The Pakistan-US alliance in the 10-year war in Afghanistan and against Al Qaeda hit rock bottom this year after the US raid that killed Osama bin Laden near Islamabad on May 2. Pakistan’s relationship with the US has seen a series of crises this year, beginning with January’s killing of two Pakistanis by a CIA contractor in Lahore. Washington has also accused Pakistan’s Inter-Services Intelligence agency of involvement in the September 13 attack on its embassy in Kabul. The war of words started when US Admiral Mike Mullen, who retired recently as chairman of the Joint Chiefs of Staff, said that the Haqqani Taliban faction, which the US blames for the embassy strike, “acts as a veritable arm” of Pakistan’s Inter-Services Intelligence Directorate in fighting a “proxy war” against US troops in Afghanistan.
Islamabad is reluctant to go after the Haqqanis — even though the United States provides billions of dollars in aid — saying its troops are stretched fighting Taliban insurgents. Pakistan says it has sacrificed more lives than any of the countries that joined the “war on terror” after the September 11 attacks by militants on the United States in 2001. More than 35,000 Pakistanis have been killed in terrorist attacks since 2006 as Taliban militants retaliate against military offensives in the northwest, according to the government.

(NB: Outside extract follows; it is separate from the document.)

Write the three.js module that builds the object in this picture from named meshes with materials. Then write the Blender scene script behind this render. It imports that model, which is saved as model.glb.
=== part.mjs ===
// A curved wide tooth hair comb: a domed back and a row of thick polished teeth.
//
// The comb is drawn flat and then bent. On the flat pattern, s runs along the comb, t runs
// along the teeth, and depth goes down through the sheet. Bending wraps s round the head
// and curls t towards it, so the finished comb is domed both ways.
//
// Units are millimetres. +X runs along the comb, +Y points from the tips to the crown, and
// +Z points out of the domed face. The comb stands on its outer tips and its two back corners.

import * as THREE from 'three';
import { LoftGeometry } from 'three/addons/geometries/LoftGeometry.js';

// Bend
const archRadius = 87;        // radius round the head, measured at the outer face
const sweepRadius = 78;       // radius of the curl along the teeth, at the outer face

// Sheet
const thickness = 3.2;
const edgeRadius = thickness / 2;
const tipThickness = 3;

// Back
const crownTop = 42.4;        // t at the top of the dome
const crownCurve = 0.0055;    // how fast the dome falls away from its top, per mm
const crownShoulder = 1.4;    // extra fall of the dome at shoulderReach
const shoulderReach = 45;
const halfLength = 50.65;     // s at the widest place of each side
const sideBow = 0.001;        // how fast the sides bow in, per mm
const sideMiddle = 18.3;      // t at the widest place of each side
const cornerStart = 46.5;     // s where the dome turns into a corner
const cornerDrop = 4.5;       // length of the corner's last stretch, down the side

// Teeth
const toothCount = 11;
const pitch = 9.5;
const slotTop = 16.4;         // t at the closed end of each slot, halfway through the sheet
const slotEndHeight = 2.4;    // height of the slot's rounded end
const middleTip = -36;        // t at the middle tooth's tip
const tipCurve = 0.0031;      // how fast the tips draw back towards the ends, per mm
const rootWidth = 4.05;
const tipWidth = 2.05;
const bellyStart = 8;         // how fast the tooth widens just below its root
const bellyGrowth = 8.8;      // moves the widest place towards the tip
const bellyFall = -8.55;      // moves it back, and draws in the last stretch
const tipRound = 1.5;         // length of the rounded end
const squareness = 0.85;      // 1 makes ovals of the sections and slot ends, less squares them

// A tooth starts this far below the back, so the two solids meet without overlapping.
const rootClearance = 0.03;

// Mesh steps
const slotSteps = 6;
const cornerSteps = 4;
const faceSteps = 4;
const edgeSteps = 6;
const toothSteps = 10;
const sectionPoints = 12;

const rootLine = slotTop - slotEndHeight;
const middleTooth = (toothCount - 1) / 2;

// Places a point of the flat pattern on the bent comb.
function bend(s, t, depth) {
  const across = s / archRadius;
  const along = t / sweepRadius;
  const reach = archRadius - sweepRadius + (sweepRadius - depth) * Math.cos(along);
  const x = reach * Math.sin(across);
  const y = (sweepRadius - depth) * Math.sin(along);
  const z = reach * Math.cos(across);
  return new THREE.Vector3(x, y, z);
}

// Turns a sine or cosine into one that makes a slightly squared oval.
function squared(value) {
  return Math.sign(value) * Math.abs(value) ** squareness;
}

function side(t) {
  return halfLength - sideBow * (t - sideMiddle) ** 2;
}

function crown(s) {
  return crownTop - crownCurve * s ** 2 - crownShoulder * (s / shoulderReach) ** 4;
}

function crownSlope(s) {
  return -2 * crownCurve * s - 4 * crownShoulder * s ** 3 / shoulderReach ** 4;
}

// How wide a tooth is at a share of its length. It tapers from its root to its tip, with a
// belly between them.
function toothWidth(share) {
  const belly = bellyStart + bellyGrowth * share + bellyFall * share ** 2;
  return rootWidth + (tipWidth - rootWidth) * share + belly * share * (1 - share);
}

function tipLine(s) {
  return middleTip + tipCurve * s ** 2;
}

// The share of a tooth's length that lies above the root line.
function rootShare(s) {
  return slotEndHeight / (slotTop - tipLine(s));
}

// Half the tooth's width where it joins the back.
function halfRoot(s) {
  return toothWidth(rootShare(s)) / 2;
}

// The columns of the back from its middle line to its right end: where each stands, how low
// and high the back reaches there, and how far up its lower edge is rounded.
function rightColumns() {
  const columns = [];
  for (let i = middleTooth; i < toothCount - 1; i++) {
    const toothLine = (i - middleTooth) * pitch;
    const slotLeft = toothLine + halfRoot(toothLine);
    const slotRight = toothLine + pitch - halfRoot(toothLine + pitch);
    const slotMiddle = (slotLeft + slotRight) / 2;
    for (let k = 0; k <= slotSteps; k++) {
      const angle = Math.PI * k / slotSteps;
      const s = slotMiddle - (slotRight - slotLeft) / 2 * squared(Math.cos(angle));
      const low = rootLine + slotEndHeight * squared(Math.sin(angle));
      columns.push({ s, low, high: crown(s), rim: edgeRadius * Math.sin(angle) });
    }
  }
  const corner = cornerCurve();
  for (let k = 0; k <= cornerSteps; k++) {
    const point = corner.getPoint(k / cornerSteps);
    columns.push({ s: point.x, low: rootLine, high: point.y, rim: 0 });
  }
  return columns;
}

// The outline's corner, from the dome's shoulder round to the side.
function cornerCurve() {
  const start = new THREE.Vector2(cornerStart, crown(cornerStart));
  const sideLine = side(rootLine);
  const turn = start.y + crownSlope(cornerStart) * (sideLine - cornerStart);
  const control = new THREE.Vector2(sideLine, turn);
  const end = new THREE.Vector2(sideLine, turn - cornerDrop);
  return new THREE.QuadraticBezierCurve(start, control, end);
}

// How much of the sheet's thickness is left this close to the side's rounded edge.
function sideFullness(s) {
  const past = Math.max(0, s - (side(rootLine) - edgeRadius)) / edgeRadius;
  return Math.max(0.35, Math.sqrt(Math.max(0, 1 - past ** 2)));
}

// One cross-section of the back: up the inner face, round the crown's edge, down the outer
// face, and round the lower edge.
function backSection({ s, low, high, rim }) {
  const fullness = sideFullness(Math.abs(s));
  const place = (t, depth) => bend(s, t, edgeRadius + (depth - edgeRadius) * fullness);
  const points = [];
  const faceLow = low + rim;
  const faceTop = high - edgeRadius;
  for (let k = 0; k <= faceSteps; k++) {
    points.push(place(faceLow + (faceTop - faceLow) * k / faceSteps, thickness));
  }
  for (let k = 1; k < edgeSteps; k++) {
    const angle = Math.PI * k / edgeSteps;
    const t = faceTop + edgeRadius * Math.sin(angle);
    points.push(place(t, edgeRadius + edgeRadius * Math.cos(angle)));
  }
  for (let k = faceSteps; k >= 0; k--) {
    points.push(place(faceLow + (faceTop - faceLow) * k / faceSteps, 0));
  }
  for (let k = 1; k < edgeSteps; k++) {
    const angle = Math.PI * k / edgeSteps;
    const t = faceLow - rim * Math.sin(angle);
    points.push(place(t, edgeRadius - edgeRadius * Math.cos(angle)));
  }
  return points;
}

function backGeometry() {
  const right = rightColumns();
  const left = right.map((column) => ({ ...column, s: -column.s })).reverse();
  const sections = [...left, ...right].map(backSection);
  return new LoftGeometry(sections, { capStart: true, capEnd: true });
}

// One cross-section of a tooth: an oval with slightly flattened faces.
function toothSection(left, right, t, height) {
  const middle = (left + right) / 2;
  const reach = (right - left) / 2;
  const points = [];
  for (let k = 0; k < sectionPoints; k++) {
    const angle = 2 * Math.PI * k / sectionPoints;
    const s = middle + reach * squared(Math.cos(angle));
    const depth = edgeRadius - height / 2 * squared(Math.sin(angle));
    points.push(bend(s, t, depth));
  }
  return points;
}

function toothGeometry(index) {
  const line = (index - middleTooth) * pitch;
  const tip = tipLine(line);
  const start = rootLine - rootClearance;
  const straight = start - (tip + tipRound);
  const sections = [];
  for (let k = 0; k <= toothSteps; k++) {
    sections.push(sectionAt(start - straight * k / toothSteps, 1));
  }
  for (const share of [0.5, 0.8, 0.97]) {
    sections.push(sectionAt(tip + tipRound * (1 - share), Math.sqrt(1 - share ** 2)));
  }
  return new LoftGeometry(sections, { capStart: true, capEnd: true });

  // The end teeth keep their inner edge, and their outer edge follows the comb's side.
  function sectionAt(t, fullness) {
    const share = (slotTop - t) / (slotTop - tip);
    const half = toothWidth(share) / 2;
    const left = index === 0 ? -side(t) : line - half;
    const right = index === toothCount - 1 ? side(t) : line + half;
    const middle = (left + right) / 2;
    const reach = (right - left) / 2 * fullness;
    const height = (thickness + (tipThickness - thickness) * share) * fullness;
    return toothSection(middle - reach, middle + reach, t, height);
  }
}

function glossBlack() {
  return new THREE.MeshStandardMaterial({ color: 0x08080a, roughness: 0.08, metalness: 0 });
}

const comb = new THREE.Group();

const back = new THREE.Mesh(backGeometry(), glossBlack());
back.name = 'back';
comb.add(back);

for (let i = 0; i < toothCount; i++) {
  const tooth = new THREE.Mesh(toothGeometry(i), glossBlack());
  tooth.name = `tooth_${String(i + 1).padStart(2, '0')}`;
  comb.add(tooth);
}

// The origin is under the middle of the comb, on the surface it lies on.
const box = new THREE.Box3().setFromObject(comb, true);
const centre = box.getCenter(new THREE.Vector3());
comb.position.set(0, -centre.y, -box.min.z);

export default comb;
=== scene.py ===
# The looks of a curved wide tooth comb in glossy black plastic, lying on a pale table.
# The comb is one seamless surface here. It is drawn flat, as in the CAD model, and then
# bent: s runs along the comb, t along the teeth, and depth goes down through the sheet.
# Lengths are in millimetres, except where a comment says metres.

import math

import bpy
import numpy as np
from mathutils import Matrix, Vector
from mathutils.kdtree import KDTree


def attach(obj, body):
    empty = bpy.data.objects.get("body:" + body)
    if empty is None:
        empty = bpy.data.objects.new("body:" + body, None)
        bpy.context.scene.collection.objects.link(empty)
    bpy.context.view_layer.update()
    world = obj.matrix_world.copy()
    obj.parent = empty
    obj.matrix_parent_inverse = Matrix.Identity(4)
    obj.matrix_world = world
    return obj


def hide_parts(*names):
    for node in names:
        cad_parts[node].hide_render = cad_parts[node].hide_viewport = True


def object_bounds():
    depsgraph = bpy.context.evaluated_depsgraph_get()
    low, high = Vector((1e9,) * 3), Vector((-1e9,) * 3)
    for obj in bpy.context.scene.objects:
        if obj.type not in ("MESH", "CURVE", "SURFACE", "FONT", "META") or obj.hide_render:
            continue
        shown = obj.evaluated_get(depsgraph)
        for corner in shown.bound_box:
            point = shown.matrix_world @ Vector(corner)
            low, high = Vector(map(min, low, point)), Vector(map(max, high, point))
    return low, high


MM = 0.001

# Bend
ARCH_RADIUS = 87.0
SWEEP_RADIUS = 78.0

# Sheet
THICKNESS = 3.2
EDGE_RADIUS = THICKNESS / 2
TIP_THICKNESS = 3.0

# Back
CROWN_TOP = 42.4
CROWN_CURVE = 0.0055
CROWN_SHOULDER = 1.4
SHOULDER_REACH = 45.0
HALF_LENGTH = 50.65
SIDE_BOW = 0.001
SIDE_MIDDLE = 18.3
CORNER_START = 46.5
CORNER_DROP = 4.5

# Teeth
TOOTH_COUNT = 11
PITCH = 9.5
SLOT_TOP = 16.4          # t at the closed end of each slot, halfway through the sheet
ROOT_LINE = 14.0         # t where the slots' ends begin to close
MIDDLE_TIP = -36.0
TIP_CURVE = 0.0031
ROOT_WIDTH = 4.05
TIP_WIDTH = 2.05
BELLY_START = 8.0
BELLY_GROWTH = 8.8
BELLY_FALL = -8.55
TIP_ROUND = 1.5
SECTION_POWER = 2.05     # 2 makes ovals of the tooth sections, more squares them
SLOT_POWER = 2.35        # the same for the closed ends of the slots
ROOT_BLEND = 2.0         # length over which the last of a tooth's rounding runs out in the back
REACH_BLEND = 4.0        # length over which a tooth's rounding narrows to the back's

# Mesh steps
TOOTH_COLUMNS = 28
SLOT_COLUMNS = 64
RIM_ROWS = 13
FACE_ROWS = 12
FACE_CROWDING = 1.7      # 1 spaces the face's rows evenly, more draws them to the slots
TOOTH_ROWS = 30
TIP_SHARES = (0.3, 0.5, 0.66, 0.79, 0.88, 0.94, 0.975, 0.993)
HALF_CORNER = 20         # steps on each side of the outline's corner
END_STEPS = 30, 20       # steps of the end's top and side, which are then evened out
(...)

Closing ranks against increasing US pressure for action, Prime Minister Gilani said: “Pakistan cannot be pressurised to do more. Our national interests should be respected. Our doors are open for dialogue.” Washington too appeared to tread more carefully on Pakistan, with White House spokesman Jay Carney saying he would not have used the same language as Mullen did, and US Secretary of State Hillary Clinton saying the countries have to “work together”. Support is growing in the US Congress for expanding military action in Pakistan beyond the drone strikes that already target militants in Pakistani territory. Any unilateral US military action would deepen anti-American sentiment which already runs high in Pakistan. The Pakistan army, not the elected government, controls Afghan policy and will ultimately decide the future course of action on the issue.